Task directions: Return exactly the lines that run from the beginning through the line containing "# the ridge", both included, and no others.

Data:
•••

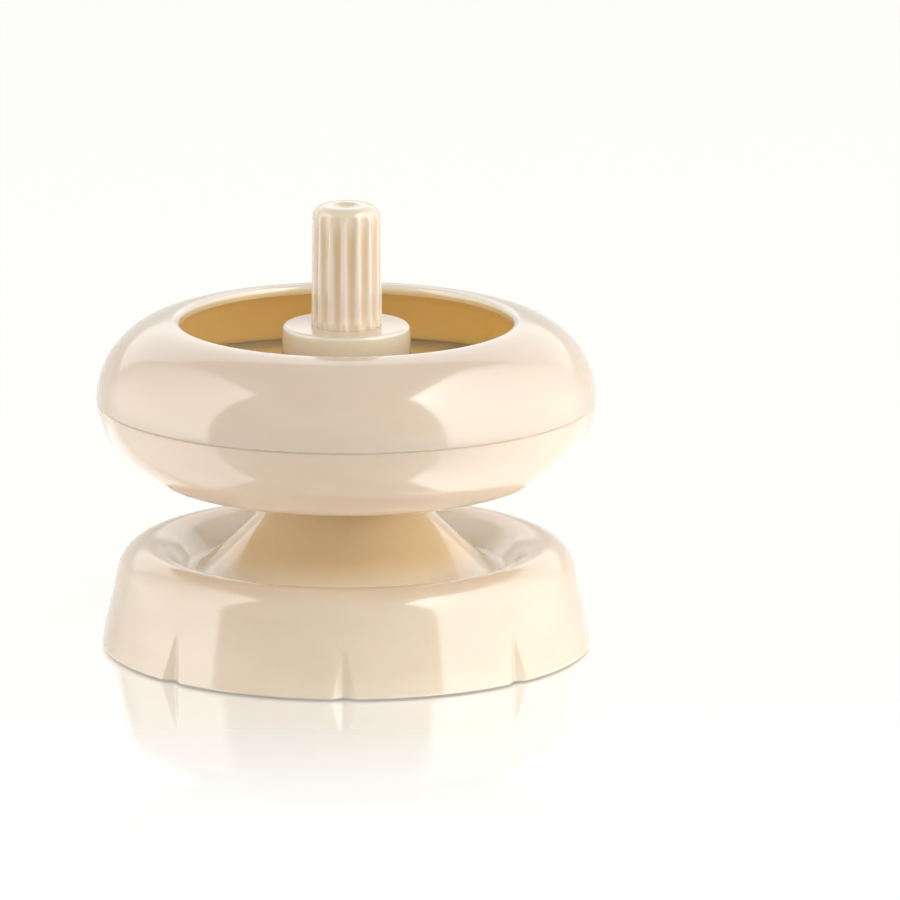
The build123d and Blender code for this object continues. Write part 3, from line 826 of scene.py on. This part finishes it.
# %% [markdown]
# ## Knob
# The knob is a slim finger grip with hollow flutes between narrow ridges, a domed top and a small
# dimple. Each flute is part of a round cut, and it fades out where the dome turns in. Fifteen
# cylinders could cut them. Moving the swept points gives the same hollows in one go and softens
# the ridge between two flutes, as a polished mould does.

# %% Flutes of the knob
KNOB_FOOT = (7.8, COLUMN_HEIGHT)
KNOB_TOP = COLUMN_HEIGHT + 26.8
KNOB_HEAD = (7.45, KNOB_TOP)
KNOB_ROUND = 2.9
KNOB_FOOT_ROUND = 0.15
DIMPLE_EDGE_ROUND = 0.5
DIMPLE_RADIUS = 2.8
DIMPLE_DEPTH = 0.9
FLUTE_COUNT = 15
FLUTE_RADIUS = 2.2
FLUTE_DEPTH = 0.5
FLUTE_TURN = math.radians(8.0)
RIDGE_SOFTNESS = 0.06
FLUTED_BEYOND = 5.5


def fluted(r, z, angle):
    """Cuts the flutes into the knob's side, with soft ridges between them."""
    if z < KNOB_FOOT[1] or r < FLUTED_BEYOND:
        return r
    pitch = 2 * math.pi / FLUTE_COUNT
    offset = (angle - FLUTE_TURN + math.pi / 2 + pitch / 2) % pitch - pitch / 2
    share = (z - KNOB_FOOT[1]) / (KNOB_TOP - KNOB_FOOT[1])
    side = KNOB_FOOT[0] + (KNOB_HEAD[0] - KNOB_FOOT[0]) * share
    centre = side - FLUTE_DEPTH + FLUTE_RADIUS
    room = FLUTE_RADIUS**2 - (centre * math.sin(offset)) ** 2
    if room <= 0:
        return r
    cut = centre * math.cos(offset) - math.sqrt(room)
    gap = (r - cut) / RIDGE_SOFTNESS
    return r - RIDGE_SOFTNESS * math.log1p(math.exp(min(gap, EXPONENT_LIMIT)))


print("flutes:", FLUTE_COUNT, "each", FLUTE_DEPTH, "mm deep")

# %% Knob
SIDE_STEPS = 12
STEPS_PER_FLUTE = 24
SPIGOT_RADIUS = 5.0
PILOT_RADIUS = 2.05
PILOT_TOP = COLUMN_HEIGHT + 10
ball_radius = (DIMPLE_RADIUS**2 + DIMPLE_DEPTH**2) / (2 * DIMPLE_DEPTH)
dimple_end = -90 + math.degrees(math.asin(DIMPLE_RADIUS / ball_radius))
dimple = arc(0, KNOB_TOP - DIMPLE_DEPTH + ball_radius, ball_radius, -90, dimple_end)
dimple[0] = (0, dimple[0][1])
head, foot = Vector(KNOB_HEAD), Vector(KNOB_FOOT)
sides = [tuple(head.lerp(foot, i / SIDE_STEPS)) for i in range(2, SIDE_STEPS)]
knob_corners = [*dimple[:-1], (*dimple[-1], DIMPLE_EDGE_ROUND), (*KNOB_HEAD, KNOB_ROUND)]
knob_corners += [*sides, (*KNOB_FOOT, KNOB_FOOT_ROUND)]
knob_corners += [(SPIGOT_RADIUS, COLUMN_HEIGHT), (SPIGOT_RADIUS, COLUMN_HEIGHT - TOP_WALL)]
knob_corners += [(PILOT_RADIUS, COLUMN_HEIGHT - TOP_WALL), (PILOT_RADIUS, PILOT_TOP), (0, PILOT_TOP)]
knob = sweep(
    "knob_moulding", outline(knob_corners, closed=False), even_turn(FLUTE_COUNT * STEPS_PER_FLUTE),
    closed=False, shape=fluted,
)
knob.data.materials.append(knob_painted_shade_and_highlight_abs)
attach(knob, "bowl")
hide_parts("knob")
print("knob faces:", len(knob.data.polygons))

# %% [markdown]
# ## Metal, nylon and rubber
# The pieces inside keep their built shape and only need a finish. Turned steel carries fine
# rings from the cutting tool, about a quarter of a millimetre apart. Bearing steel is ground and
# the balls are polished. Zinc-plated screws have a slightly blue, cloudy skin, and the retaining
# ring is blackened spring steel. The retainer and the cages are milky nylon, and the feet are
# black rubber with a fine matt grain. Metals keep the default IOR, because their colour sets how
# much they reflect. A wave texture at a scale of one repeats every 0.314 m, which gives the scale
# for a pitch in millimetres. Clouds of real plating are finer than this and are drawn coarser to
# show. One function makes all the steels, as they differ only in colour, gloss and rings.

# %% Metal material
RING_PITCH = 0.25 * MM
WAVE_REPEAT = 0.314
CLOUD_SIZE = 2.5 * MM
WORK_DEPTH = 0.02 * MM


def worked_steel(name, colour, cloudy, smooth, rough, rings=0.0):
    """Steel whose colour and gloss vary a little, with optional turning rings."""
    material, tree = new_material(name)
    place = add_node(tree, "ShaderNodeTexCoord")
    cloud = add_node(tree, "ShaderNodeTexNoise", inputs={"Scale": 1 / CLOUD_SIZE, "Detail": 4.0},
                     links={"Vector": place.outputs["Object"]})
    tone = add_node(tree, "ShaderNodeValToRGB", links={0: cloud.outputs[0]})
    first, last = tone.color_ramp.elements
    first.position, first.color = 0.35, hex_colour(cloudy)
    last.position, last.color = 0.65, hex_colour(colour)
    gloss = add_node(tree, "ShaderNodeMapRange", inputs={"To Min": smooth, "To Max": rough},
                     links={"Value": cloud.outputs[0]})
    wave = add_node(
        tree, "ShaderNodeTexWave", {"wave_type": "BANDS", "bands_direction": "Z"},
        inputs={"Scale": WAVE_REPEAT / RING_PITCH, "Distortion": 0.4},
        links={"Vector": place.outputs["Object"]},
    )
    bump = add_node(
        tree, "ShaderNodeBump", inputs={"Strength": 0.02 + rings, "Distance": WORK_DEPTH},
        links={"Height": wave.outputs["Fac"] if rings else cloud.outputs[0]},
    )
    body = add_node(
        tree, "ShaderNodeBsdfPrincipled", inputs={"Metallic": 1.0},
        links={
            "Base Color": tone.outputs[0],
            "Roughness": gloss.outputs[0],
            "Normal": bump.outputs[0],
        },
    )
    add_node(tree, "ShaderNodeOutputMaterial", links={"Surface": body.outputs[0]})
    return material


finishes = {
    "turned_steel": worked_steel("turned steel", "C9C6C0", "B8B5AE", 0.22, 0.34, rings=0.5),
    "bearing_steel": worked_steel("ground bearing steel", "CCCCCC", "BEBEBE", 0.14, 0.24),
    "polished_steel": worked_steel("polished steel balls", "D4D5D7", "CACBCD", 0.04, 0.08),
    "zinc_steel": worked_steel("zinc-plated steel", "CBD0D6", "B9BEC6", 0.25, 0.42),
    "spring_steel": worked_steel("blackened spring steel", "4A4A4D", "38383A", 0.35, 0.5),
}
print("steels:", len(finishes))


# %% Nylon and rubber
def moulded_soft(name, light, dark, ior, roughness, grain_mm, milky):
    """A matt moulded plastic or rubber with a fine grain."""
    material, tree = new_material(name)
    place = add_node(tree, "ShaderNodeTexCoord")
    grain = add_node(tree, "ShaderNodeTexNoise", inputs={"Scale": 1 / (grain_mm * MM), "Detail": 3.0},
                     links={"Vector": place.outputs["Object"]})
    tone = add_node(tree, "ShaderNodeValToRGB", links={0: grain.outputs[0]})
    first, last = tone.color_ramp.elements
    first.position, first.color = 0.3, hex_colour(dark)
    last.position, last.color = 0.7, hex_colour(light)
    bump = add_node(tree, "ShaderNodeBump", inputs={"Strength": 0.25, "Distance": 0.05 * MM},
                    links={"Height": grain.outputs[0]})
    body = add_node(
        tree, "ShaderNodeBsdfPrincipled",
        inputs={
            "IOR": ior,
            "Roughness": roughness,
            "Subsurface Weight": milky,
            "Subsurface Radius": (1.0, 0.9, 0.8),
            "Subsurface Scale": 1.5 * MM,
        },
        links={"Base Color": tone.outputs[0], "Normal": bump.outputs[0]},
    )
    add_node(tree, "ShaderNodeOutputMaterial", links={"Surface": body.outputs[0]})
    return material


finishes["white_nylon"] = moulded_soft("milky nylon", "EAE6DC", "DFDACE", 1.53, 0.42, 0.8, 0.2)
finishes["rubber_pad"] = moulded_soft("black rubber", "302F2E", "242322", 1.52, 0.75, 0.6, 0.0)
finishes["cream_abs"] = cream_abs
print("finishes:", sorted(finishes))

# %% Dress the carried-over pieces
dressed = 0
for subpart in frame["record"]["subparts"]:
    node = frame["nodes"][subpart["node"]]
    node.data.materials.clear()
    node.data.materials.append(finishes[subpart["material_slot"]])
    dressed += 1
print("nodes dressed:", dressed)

•••

Solved problem:
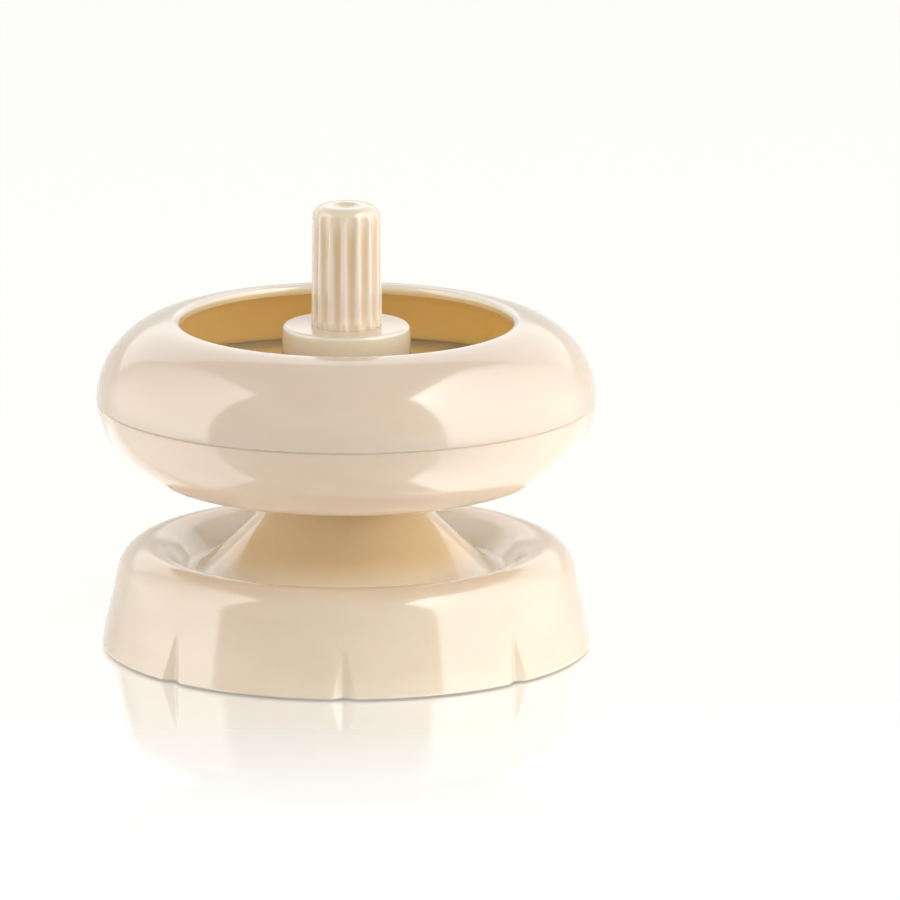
The build123d and Blender code for this object continues. Write part 3, from line 826 of scene.py on. This part finishes it.
# %% [markdown]
# ## Knob
# The knob is a slim finger grip with hollow flutes between narrow ridges, a domed top and a small
# dimple. Each flute is part of a round cut, and it fades out where the dome turns in. Fifteen
# cylinders could cut them. Moving the swept points gives the same hollows in one go and softens
# the ridge between two flutes, as a polished mould does.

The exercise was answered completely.